Aram Roston has written several excellent articles detailing Ahmad Chalabi’s crucial role in the Iraq invasion, and his 2008 article in The Nation entitled “Chalabi’s lobby” is a must read. Why Chalabi is still in such a powerful position after the Senate Intelligence Committee determined he had (in their words) “attempted to influence United States policy on Iraq by providing false information” is totally beyond me.

Somewhere in the bowels of the Pentagon, some master brain or another must have decided that the US would rather have Maliki in the Prime Minster’s seat rather than Allawi, and gave the order to Chalabi (who has been collaborating with the US Department of War since the ’90s) to disqualify such-and-such candidates to make Maliki come out on top.

The truth is, it doesn’t really matter – not to the Iraqis, anyway.

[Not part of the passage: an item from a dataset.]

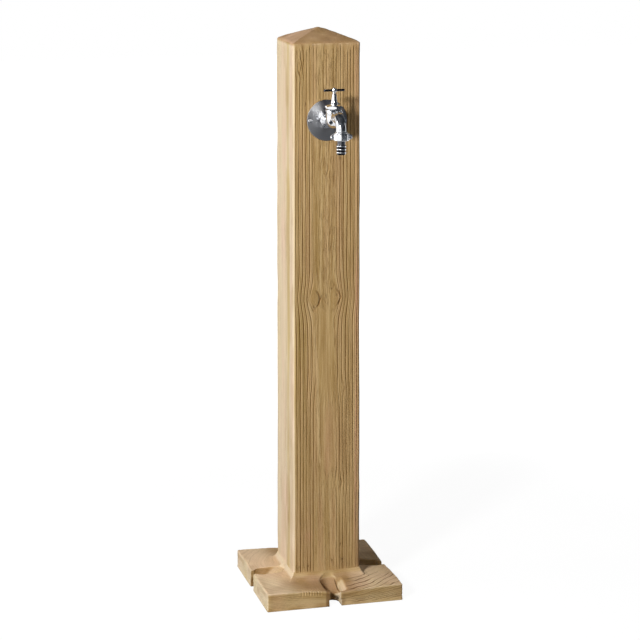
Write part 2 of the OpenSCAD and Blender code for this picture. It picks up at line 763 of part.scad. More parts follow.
module handle_screw() color(chrome) {
    translate([0, -valve_s, 0]) {
        translate([0, 0, square_top_z - cap_screw_grip])
            cylinder(r = cap_screw_r, h = hub_top_z - square_top_z + cap_screw_grip + cut / 2);
        translate([0, 0, hub_top_z])
            cylinder(r1 = cap_screw_head_r, r2 = cap_screw_head_r * cap_flat, h = cap_screw_head_h);
    }
}

// Hose union under the nose
module union_nut() color(chrome) {
    ear_x = ear_span / 2 - ear_r;
    mid_z = union_h / 2;
    translate([0, -outlet_s, union_z]) difference() {
        union() {
            cylinder(r = union_r, h = union_h);
            for (side = [-1, 1]) {
                translate([side * ear_x, ear_t / 2, mid_z]) rotate([90, 0, 0])
                    cylinder(r = ear_r, h = ear_t);
                translate([side * ear_x / 2, 0, mid_z])
                    cube([ear_x, ear_t, 2 * ear_r * web_share], center = true);
            }
        }
        translate([0, 0, -cut]) cylinder(r = barb_r + lip_gap, h = union_h);
        translate([0, 0, union_lip]) cylinder(r = nose_r + union_gap, h = union_h);
    }
}

module tail_gasket() color(rubber) {
    translate([0, -outlet_s, flange_top_z]) ring(flange_r, spout_bore_r + rim_step, tail_gasket_t);
}

// Profile of the tail: barbs that widen upwards, each ending in a short land
function barb_points(i) = let (z = tail_end_z + i * barb_pitch) [
    [tail_r, z],
    [barb_r, z + barb_pitch - barb_land - barb_back],
    [barb_r, z + barb_pitch - barb_back],
    [tail_r, z + barb_pitch - barb_back_end]
];

module hose_tail() color(chrome) {
    translate([0, -outlet_s, 0]) rotate_extrude() polygon(concat(
        [[tail_bore_r, tail_end_z]],
        [for (i = [0:barb_count - 1]) each barb_points(i)],
        [[tail_r, flange_z], [flange_r, flange_z], [flange_r, flange_top_z], [tail_bore_r, flange_top_z]]
    ));
}

post_casting();
supply_pipe();
inlet_adaptor();
inlet_olive();
inlet_nut();
tap_elbow();
elbow_screws();
elbow_plugs();
elbow_olive();
elbow_nut();
cover_plate();
cover_screws();
cover_plugs();
tap_body();
thread_tape();
bonnet_gasket();
bonnet();
gland_packing();
gland_nut();
jumper_valve();
valve_washer();
washer_nut();
spindle();
tee_handle();
handle_screw();
union_nut();
tail_gasket();
hose_tail();
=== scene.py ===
"""Garden tap post: cast stone with timber grain and a chromed tap, dressed round its fixed CAD frame."""

import json
import math
from itertools import product

import bmesh
import bpy
import numpy as np
from mathutils import Matrix, Vector


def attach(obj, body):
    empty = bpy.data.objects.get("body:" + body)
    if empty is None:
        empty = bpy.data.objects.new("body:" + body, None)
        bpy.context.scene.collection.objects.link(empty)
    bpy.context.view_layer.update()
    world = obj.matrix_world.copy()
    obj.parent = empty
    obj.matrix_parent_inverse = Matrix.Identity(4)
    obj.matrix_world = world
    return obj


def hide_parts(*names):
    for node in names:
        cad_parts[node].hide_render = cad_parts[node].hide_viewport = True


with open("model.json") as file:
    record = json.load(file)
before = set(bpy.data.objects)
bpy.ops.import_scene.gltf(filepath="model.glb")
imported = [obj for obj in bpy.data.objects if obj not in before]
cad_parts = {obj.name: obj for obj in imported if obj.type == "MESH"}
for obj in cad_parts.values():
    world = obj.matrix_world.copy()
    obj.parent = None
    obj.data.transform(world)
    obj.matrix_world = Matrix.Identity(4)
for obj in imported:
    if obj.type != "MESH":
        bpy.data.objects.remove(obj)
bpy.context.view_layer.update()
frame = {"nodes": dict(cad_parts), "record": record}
nodes = frame["nodes"]
scene = bpy.context.scene

MM = 0.001

# Sizes of the post, in millimetres
POST_H = 1000.0
SHOULDER = 979.6
SHAFT_TOP = 118.0
SHAFT_FOOT = 122.5
CORNER_R = 5.0
BASE_T = 33.0
BASE_W = 246.0
EDGE = BASE_W / 2
APEX = POST_H - 0.4


def half_width(z):
    """Half the shaft's width at a height."""
    share = (z - BASE_T) / (SHOULDER - BASE_T)
    return (SHAFT_FOOT + (SHAFT_TOP - SHAFT_FOOT) * share) / 2


# Places of the tap, in millimetres: heights, and distances in front of the post's axis
TAP_H = 848.0
NUT_H = 832.0
TEE_H = 904.0
TAIL_FOOT_H = 802.5
FACE_S = half_width(TAP_H)
PLATE_S = FACE_S - 0.2
FRONT_S = PLATE_S + 2.0
VALVE_S = FRONT_S + 45.8
OUTLET_S = VALVE_S + 45.0
PIPE_S = PLATE_S - 1.7 - 21.5

# Parts of the tap and of the holes behind it
BARBS = 3
BARB_STEP = 5.3
THREAD_TURNS = 4
THREAD_STEP = 1.2
BEND_R = 20.0
PLATE_R = 35.0
PLATE_HOLE_R = 11.0
SCREW_X = 29.3
SEAT_R = PLATE_R + 0.5
POCKET_R = 22.0


# Helpers for meshes and arrays

def add_object(name, data):
    """Puts new data in the scene as an object."""
    made = bpy.data.objects.new(name, data)
    scene.collection.objects.link(made)
    return made


def mesh_object(name, verts, faces):
    """A new mesh piece in the frame, from vertices in millimetres."""
    mesh = bpy.data.meshes.new(name)
    mesh.from_pydata([tuple(v) for v in np.asarray(verts, float) * MM], [], faces)
    mesh.update()
    return add_object(name, mesh)


def coords(piece):
    """The vertices of a piece, in millimetres."""
    flat = np.zeros(len(piece.data.vertices) * 3)
    piece.data.vertices.foreach_get("co", flat)
    return flat.reshape(-1, 3) / MM


def set_coords(piece, points):
    """Moves the vertices of a piece to points in millimetres."""
    piece.data.vertices.foreach_set("co", (points * MM).ravel())
    piece.data.update()


def normals(piece):
    """The way that the skin faces at each vertex."""
    flat = np.zeros(len(piece.data.vertices) * 3, np.float32)
    piece.data.vertex_normals.foreach_get("vector", flat)
    return flat.reshape(-1, 3).astype(float)


def apply_all(piece):
    """Turns the piece's modifiers into plain mesh."""
    bpy.context.view_layer.update()
    graph = bpy.context.evaluated_depsgraph_get()
    solid = bpy.data.meshes.new_from_object(piece.evaluated_get(graph))
    old = piece.data
    piece.modifiers.clear()
    piece.data = solid
    bpy.data.meshes.remove(old)
    solid.name = piece.name
    return piece


def add_voxels(piece, voxel):
    """Adds an even skin of small squares, not yet applied."""
    step = piece.modifiers.new("voxels", "REMESH")
    step.mode = "VOXEL"
    step.voxel_size = voxel * MM


def boolean(piece, other, operation):
    """Cuts or joins with another closed piece, which is then removed."""
    step = piece.modifiers.new(operation.lower(), "BOOLEAN")
    step.solver = "MANIFOLD"
    step.operation = operation
    step.object = other
    apply_all(piece)
    bpy.data.objects.remove(other)
    return piece


def smooth(points, neighbours, rounds):
    """Relaxes vertices half way to the mean of their neighbours."""
    start, end, count = neighbours
    for _ in range(rounds):
        total = np.zeros_like(points)
        np.add.at(total, start, points[end])
        np.add.at(total, end, points[start])
        points = points + 0.5 * (total / count - points)
    return points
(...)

Either Allawi or Maliki would have carried out US policy like the obedient servants they are. Whoever won, the Iraqis would still be saddled with a long-term occupation force of 50,000, their oil would still have gone up on the international market, with no chance of nationalizing it, and their elections would continue to be rigged in favor of the US – just as this one was.

When they said we’d be bringing “democracy” to Iraq, I’m sure our leaders meant “US-style democracy”. You know, the kind where the electorate chooses between two candidates with identical policies and who are funded by the same corrupt sources. Just like we have it here!